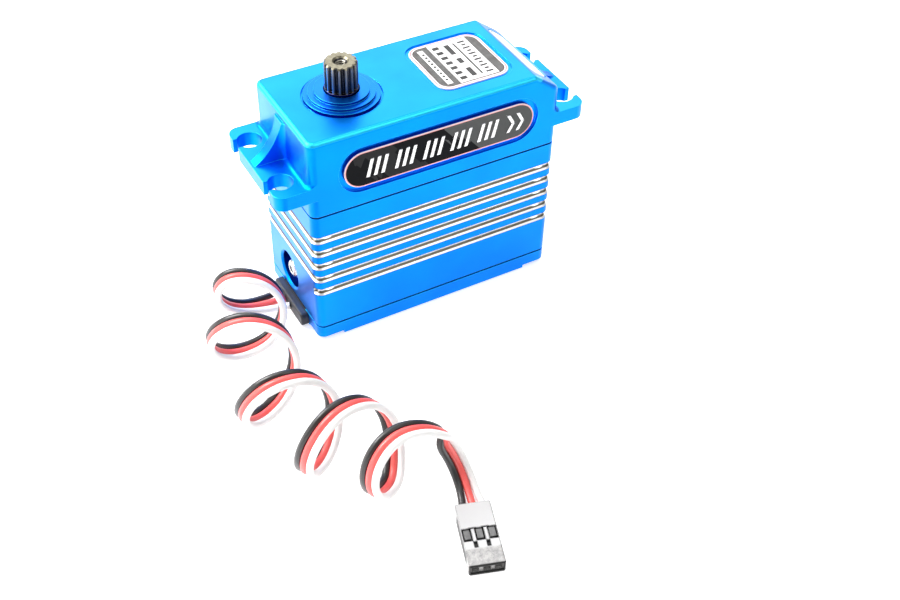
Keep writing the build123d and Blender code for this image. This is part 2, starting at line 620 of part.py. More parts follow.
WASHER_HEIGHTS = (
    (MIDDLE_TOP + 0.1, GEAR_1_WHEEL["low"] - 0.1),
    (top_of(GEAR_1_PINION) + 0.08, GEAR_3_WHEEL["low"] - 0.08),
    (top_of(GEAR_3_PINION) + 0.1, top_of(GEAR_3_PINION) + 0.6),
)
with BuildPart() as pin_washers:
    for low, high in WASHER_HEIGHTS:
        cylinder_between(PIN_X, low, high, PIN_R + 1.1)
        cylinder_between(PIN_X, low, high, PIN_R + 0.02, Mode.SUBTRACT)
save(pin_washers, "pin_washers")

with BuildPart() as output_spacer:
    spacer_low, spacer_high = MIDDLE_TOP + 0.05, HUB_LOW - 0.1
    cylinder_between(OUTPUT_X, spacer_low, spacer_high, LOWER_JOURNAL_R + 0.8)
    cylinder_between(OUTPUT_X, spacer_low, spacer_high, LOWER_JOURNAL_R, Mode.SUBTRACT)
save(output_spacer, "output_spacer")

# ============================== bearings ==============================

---

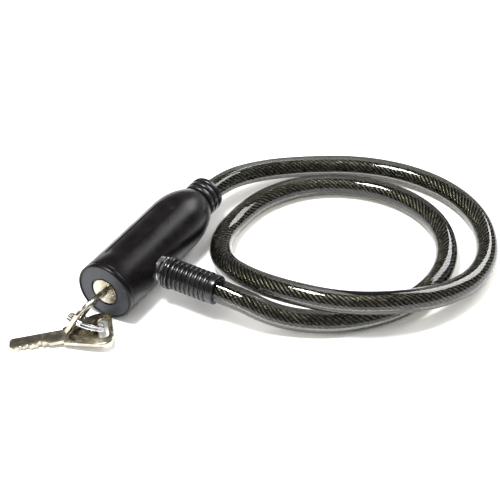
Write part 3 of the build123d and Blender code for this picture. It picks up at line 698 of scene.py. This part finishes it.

* * *

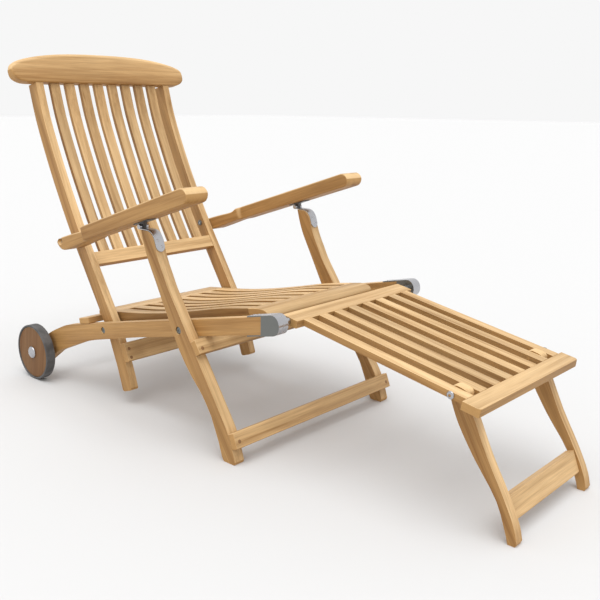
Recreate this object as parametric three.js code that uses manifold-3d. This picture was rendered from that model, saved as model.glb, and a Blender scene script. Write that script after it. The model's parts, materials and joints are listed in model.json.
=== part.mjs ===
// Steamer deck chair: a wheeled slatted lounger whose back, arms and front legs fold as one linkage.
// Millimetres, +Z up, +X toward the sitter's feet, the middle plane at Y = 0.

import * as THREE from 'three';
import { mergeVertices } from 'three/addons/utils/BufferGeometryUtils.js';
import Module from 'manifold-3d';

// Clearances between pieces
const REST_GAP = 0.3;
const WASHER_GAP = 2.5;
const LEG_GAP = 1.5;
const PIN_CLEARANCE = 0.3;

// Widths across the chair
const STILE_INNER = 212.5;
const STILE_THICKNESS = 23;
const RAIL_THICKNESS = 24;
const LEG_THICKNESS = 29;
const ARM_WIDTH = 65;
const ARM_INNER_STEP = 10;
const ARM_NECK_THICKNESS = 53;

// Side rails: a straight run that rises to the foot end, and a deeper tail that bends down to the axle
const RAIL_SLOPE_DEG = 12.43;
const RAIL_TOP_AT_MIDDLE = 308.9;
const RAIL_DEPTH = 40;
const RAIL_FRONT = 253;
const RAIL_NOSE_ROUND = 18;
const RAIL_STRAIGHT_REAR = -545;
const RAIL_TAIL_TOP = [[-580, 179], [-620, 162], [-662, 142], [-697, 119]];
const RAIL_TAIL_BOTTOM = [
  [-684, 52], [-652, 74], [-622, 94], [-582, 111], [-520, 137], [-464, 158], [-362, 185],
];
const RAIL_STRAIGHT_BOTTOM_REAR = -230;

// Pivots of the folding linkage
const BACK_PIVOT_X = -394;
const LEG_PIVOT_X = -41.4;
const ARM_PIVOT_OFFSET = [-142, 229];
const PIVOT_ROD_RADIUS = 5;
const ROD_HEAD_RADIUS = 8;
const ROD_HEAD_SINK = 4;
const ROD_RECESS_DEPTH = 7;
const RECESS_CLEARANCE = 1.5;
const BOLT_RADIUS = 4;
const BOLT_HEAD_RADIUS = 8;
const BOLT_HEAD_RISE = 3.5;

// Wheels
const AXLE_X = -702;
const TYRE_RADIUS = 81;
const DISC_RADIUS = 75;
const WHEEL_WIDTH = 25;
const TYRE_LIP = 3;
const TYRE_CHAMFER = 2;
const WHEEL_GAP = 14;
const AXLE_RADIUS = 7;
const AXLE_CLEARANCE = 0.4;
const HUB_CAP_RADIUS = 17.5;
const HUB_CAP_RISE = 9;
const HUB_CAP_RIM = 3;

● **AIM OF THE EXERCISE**
Show every line above in which the word "this" occurs.

● **FINISHED ANSWER**
Keep writing the build123d and Blender code for this image. This is part 2, starting at line 620 of part.py. More parts follow.
Write part 3 of the build123d and Blender code for this picture. It picks up at line 698 of scene.py. This part finishes it.
Recreate this object as parametric three.js code that uses manifold-3d. This picture was rendered from that model, saved as model.glb, and a Blender scene script. Write that script after it. The model's parts, materials and joints are listed in model.json.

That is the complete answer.